- DATASET EXTRACT -
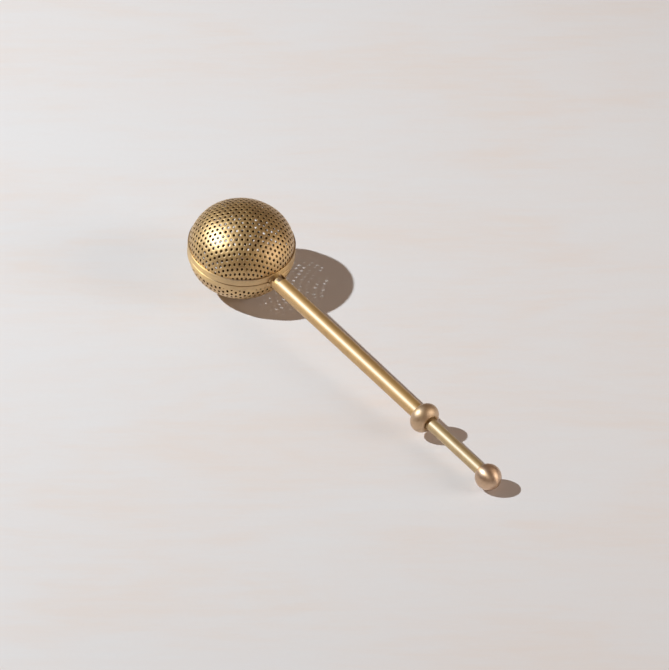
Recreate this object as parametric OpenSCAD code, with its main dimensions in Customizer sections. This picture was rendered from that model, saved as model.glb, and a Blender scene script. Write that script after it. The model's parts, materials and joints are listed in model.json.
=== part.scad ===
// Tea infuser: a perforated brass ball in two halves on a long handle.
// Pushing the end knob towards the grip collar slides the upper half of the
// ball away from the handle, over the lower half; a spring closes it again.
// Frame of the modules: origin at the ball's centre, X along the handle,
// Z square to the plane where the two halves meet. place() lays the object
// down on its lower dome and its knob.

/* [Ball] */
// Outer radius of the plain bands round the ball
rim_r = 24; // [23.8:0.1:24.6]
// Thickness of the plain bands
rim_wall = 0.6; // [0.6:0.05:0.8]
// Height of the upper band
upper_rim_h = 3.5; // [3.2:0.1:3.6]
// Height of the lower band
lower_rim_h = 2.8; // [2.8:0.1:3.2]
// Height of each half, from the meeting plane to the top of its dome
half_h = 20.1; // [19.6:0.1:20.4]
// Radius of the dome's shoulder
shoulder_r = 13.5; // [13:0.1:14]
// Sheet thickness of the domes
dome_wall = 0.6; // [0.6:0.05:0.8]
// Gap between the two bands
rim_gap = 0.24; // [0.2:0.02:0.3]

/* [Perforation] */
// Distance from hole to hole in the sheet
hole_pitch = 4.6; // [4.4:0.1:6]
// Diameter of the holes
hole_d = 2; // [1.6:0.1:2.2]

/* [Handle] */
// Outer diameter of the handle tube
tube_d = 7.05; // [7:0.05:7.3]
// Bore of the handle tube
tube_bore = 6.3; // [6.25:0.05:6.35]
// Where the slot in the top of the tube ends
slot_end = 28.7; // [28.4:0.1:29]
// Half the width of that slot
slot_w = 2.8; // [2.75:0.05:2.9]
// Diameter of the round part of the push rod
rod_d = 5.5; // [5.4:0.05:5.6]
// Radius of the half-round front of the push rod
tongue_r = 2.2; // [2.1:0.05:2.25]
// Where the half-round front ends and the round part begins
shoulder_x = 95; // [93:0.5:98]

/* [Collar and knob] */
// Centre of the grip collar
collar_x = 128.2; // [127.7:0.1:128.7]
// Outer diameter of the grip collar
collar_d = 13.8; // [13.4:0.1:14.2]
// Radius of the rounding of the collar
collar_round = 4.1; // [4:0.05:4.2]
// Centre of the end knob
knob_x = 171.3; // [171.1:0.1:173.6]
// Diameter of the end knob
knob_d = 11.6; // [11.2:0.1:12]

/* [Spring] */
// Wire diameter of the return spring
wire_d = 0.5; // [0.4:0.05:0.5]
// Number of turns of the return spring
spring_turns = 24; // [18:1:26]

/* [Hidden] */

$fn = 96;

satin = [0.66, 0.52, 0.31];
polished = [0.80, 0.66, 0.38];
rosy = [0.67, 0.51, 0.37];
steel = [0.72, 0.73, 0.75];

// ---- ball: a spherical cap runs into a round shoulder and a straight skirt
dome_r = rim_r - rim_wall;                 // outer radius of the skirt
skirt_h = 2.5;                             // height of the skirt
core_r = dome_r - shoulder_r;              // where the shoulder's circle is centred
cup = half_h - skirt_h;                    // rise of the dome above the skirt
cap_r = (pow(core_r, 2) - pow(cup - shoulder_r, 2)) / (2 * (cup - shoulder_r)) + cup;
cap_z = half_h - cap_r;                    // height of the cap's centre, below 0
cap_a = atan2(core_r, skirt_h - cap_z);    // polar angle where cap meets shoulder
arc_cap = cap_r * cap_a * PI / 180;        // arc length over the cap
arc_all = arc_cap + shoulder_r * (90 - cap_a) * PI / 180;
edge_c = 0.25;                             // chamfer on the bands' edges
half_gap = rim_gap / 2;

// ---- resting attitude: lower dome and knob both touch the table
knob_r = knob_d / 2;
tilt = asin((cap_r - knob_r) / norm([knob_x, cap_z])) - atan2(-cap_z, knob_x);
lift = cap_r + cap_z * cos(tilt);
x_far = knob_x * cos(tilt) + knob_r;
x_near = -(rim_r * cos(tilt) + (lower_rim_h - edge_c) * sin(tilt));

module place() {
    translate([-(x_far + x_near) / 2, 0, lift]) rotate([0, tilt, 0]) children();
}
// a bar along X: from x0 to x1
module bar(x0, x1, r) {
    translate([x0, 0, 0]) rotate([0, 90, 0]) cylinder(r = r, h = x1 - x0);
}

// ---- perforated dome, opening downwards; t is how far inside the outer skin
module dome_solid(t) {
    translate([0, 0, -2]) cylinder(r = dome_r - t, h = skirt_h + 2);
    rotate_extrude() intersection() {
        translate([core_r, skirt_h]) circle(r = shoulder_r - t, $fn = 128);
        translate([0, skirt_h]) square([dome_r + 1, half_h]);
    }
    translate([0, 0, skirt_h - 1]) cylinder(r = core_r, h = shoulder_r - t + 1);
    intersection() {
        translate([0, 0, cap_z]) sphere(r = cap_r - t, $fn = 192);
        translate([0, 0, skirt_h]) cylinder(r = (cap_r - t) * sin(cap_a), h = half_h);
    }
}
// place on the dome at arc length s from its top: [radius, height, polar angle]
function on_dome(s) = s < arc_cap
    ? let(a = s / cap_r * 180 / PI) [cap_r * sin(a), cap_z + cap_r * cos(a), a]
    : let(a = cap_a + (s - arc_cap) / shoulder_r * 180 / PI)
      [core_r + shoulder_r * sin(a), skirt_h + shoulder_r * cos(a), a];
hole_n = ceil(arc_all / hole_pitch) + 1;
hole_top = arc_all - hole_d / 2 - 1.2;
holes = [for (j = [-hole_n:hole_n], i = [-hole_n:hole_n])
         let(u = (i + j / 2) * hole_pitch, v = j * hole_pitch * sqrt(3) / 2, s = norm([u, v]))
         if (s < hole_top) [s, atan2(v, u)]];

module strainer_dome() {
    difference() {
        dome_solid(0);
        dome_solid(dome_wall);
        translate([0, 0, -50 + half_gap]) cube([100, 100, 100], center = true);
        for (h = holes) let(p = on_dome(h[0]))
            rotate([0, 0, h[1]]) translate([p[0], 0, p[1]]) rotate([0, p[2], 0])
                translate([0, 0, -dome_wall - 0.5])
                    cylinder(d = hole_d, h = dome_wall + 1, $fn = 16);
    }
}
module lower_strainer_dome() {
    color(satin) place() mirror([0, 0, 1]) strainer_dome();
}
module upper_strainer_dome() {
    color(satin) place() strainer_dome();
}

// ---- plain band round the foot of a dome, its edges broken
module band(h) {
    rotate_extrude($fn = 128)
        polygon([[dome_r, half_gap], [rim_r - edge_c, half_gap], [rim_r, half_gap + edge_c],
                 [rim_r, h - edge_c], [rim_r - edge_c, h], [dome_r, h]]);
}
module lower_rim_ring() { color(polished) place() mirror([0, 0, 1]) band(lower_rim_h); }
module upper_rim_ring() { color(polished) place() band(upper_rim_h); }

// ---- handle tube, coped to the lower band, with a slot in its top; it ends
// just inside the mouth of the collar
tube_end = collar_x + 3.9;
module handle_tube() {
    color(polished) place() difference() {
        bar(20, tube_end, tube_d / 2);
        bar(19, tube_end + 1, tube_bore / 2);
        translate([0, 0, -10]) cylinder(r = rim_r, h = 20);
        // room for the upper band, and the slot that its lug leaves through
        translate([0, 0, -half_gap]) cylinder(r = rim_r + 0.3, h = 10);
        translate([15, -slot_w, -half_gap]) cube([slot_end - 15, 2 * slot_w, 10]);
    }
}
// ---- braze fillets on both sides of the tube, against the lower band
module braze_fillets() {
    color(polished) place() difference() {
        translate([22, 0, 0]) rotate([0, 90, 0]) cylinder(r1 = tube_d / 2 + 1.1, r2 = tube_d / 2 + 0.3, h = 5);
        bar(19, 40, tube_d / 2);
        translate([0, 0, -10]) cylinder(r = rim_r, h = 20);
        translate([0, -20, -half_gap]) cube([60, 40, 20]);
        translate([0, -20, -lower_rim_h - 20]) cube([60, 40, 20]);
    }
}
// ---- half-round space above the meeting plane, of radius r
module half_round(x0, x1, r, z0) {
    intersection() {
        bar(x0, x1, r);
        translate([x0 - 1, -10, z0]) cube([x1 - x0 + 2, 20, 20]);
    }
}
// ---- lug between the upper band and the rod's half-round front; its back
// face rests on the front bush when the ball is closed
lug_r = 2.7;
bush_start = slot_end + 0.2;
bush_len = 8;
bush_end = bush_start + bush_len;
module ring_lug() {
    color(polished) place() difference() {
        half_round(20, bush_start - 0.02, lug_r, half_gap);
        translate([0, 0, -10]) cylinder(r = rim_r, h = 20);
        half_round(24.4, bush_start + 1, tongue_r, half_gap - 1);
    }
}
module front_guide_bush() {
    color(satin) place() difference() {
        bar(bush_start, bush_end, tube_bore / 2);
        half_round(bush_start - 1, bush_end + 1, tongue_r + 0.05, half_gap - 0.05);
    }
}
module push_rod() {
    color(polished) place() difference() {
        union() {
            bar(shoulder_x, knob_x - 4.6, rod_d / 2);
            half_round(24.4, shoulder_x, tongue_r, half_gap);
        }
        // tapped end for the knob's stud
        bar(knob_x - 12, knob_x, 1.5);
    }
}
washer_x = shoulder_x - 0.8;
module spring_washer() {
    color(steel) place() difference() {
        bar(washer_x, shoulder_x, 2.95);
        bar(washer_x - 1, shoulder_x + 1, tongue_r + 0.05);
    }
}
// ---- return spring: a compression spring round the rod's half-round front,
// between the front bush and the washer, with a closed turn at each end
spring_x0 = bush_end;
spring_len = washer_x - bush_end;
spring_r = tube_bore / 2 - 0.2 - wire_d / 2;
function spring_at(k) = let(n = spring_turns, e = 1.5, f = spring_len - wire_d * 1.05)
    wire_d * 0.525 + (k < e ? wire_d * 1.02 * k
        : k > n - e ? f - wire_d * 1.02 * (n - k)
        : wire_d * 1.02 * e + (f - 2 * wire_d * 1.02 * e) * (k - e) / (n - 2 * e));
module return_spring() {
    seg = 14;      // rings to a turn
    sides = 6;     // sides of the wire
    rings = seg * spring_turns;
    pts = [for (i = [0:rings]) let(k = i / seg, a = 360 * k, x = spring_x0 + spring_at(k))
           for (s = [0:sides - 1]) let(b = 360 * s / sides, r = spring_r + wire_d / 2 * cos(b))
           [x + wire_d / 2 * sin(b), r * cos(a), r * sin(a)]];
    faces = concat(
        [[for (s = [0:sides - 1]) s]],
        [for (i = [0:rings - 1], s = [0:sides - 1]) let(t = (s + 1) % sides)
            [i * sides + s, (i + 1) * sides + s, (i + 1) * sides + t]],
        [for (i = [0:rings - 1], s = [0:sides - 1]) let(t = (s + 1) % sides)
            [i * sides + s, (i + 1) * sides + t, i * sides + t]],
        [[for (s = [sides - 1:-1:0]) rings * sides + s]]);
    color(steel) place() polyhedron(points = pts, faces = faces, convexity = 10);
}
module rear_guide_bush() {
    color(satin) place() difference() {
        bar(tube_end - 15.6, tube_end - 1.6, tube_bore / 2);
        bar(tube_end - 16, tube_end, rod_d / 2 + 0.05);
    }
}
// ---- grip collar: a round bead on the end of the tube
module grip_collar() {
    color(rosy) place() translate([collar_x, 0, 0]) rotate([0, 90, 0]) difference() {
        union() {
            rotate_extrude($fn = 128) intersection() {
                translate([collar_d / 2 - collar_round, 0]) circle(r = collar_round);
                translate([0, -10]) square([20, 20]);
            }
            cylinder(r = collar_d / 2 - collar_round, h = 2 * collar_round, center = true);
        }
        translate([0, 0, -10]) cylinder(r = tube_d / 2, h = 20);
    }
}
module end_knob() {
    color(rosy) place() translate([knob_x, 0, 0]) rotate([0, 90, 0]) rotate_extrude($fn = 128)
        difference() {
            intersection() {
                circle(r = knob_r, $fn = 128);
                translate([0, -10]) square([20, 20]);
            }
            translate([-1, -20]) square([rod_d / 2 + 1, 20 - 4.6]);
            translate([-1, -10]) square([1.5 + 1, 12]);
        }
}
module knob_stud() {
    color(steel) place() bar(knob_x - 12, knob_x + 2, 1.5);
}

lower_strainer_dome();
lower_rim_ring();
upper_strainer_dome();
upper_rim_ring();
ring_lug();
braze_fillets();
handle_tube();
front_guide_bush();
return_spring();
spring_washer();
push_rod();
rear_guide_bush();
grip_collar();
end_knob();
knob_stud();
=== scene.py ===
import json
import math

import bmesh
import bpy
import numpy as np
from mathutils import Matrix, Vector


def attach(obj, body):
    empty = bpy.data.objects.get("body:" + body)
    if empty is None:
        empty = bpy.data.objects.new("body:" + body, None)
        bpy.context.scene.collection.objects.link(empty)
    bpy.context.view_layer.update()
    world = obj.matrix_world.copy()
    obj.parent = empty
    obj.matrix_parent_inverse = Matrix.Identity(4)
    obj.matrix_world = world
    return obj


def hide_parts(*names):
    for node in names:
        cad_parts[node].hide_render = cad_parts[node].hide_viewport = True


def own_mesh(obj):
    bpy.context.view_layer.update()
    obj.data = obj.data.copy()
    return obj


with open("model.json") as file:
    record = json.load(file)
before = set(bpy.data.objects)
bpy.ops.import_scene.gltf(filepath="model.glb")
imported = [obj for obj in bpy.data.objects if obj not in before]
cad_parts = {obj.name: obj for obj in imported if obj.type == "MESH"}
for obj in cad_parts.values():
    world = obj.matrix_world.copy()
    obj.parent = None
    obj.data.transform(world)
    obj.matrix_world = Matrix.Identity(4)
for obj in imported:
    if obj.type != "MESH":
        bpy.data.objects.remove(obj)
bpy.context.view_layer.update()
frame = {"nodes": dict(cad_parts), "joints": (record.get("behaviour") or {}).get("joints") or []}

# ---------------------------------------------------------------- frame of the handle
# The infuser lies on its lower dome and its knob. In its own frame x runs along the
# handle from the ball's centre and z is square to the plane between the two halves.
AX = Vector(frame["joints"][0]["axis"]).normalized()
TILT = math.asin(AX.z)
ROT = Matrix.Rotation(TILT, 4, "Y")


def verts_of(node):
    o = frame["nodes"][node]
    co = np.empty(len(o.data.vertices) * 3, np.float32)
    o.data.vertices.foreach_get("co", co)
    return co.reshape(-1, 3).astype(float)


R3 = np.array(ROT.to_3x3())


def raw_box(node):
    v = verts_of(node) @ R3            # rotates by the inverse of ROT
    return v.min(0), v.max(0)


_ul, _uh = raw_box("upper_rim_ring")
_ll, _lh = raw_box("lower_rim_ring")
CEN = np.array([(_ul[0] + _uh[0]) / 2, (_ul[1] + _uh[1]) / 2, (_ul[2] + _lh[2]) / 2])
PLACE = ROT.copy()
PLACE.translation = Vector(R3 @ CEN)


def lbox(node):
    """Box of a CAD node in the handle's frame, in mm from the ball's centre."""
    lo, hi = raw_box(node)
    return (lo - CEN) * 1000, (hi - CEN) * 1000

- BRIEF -
Look above for the line that contains "lower_strainer_dome();". Starting there, transcribe every line exactly until you have copied the line that contains "before = set(bpy.data.objects)".

- TASK OUTPUT -
lower_strainer_dome();
lower_rim_ring();
upper_strainer_dome();
upper_rim_ring();
ring_lug();
braze_fillets();
handle_tube();
front_guide_bush();
return_spring();
spring_washer();
push_rod();
rear_guide_bush();
grip_collar();
end_knob();
knob_stud();
=== scene.py ===
import json
import math

import bmesh
import bpy
import numpy as np
from mathutils import Matrix, Vector


def attach(obj, body):
    empty = bpy.data.objects.get("body:" + body)
    if empty is None:
        empty = bpy.data.objects.new("body:" + body, None)
        bpy.context.scene.collection.objects.link(empty)
    bpy.context.view_layer.update()
    world = obj.matrix_world.copy()
    obj.parent = empty
    obj.matrix_parent_inverse = Matrix.Identity(4)
    obj.matrix_world = world
    return obj


def hide_parts(*names):
    for node in names:
        cad_parts[node].hide_render = cad_parts[node].hide_viewport = True


def own_mesh(obj):
    bpy.context.view_layer.update()
    obj.data = obj.data.copy()
    return obj


with open("model.json") as file:
    record = json.load(file)
before = set(bpy.data.objects)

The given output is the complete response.